Are your kids old enough to entertain the possibility they might follow in your footsteps?

JC: they're definitely starting to, and not- I mean, I don't think they have a conception of really what someday they're going to have a job, because School of Rock was a very kid-oriented movie, so in their school, they were like, 'oh my God- your mom is the [principal].'

How old are they?

JC: Dylan is seven and Miles is four.

Have you ever regretted not pulling up stakes in Chicago and moving to LA?

JC: I don't think so. I'm so happy there- I love Chicago.
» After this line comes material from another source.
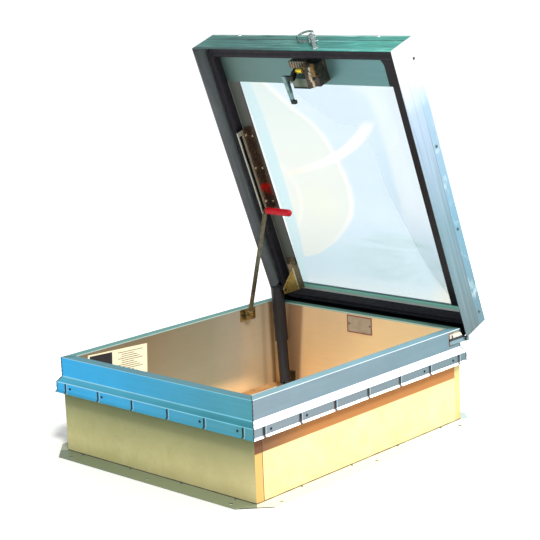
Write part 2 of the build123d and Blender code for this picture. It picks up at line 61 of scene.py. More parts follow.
# ---------------------------------------------------------------- node helper
class NB:
    def __init__(self, name):
        self.m = bpy.data.materials.new(name)
        self.m.use_nodes = True
        self.t = self.m.node_tree
        self.t.nodes.clear()
        self.out = self.t.nodes.new("ShaderNodeOutputMaterial")
        self.b = self.t.nodes.new("ShaderNodeBsdfPrincipled")
        self.t.links.new(self.b.outputs[0], self.out.inputs["Surface"])
        self.tc = self.t.nodes.new("ShaderNodeTexCoord")
        self.geo = None

    def put(self, sock, v):
        if isinstance(v, bpy.types.NodeSocket):
            self.t.links.new(v, sock)
        else:
            sock.default_value = v

    def set(self, name, v):
        self.put(self.b.inputs[name], v)

    def obj(self):
        return self.tc.outputs["Object"]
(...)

It's such a great town, and it's got great culture and great history, and it's not as extreme as LA or New York, and it's just- it's hard for me for work, because I don't live and work in the same place and that's tough. But I'm- I love it. It's got seasons, and people doing things other than the movie business, where you can say 'did you see that movie?' and they say 'yeah' and you talk about it for a little while at dinner and then that's it. You talk about other things.

Is John making any progress on that proposed Grosse Point Blank sequel?

JC: He- I know he thinks about that, but he's so funny. He has so many fun, great ideas, scripts and things that he's working on. He actually, I think, is going to do this other one in May, with the guy who did Max, and I think they're going to do a movie together in May that I might play his sister in.

Did you have any affinity for math?

JC: You know, I loved math. My mom was a math teacher.